The Jews were singing hine ma tov, but was their song was overwhelmed by chants of “damn Jews” and “Hitler, Hitler, Hitler!”
If there is one place in Europe that exemplifies the Muslim persecution of Jews, it's the Swedish town of Malmo. This is what happened in Malmo today.
Police were called out early on Friday morning after loud bangs were heard near the Jewish community centre in Malmö, southern Sweden.
“There as been an explosion. Something has detonated – we are certain of that,” said police officer Erik Liljenström to local paper Sydsvenskan early on Friday morning.
But this is what happened yesterday in Malmo
In an effort to stand up against anti-Semitism, Malmö Jews began to stage "kippa marches" around the city, openly wearing kippot and other Jewish symbols. Last month, 400 people, including Sweden’s minister for European affairs, Birgitta Ohlsson, participated in such a march.
And the day before...
In December 2010, Simon Wiesenthal Center issued a travel warning for Jewish travelers to Malmö. In a recent interview published in the Swedish daily Sydsvenskan, Mayor Ilmar Reepalu reacted to the warning:
“I get the impression that the center's (SWC) aim is that people will forget what is happening in the state of Israel, violations of human rights that all people should disassociate themselves from.”
Reepalu often links the city’s rampant anti-Semitism to events in Israel. In 2010, when asked about the anti-Semitic attacks in Malmö during Israel’s military operation in Gaza, Reepalu responded by saying that he was opposed to anti-Semitism, but added: "I believe these are anti-Israel attacks, connected to the war in Gaza."
Reepalu expressed his sympathy for the anti-Israel rioters and blamed Israel for the violence. Commenting on the violence against Jewish residents, Reepalu stated that “I wish that the Jewish community [in Malmö] distanced itself from Israel's violence against the civil population in Gaza.”

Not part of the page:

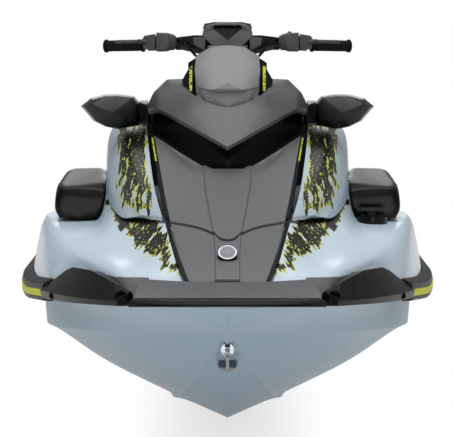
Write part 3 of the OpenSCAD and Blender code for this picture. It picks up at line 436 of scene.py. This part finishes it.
cover_plastic = finish("bow_cover_plastic", (84, 85, 88), 0.45, drift=0.04, patch=2, shine=0.35)
lip_black = finish("lip_black", (6, 6, 7), 0.45, patch=4, shine=0.1)
band = banded("bow_cover", "bow_band", cover_plastic, 0.190, 1.0, stands_for=["bow_cover"])
eased(band, 0.003, 18)
lip = banded("bow_cover", "bow_lip", lip_black, 0.1675, 0.1885)
eased(lip, 0.003, 25)


def face_of(source):
    """A solid's faces as a tree that finds where a line meets them."""
    bm = welded(source)
    tree = BVHTree.FromBMesh(bm)
    bm.free()
    return tree


ahead_of_bow = -3  # metres


def laid_on(source, name, material, corners, rise, columns, rows):
    """A thin skin that lies on a solid where lines drawn aft from a four-cornered frame
    meet it. corners gives x and height for the frame, going round from the lower inner."""
    bm = bmesh.new()
    bmesh.ops.create_grid(bm, x_segments=columns, y_segments=rows, size=0.5)
    under = face_of(source)
    missed = []
    for v in bm.verts:
        u, w = v.co.x + 0.5, v.co.y + 0.5
        a, b, c, d = (spot(x, half_length, z) for x, z in corners)
        aim = (a * (1 - u) + b * u) * (1 - w) + (d * (1 - u) + c * u) * w
        aim.y = ahead_of_bow
        where, facing, _, _ = under.ray_cast(aim, Vector((0, 1, 0)))
        if where:
            v.co = where + facing * rise
        else:
            missed.append(v)
    bmesh.ops.delete(bm, geom=missed, context="VERTS")
    bmesh.ops.recalc_face_normals(bm, faces=bm.faces)
    made = piece(bm, name, material, "craft", smooth=60)
    wall = made.modifiers.new("wall", "SOLIDIFY")
    wall.thickness = rise * 1.5
    wall.offset = -1
    return made


for side, sign in sides:
    corners = [(sign * x, z) for x, z in ((205, 424), (318, 424), (318, 470), (205, 470))]
    laid_on("deck", "bow_band_end_" + side, cover_plastic, corners, 0.004, 24, 14)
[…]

During Israel’s 2008-2009 war against Hamas in Gaza, there was a sharp increase in anti-Semitic violence in Malmö—but the mayor didn’t seem concerned. On Dec. 27, 2008, as Israel Defense Forces launched Operation Cast Lead, the Jewish community of Malmö held a demonstration in the city’s main square to express sympathy for “all civilian victims” in Gaza and the Jewish state. They were soon confronted by a much larger counter-demonstration, consisting mainly of immigrants from the Middle East. The Jews were singing hine ma tov, but was their song was overwhelmed by chants of “damn Jews” and “Hitler, Hitler, Hitler!” A glass bottle flew through the air and hit a Jewish girl in the back. When a homemade bomb was fired straight into the Jewish group, the police decided to evacuate them. The Jews fled from the square but were followed by kids who used cellphones to report back to the counter-demonstration with which direction “the Jews” were heading.
And back to today...
The store window had been smashed many times before. The shoe-repair shop is located in one of the rougher parts of Malmö, Sweden, and the Jewish owner, a native of the city, had gotten used to this sort of vandalism. But in the spring of 2004, a group of immigrants just under the age of 15—too young to be prosecuted by Swedish law—walked into the store yelling about “damn Jews.” The owner was hit in the face by one of the boys. Yasha, an 85-year-old customer and relative of mine, was struck in the back of his head. The doctor who received him at the emergency room concluded that he must have been hit with a blunt object. “I left Poland to get away from anti-Semitism,” he later told the police. “But at least there I never experienced any violence. That only happened to me here, in Sweden.”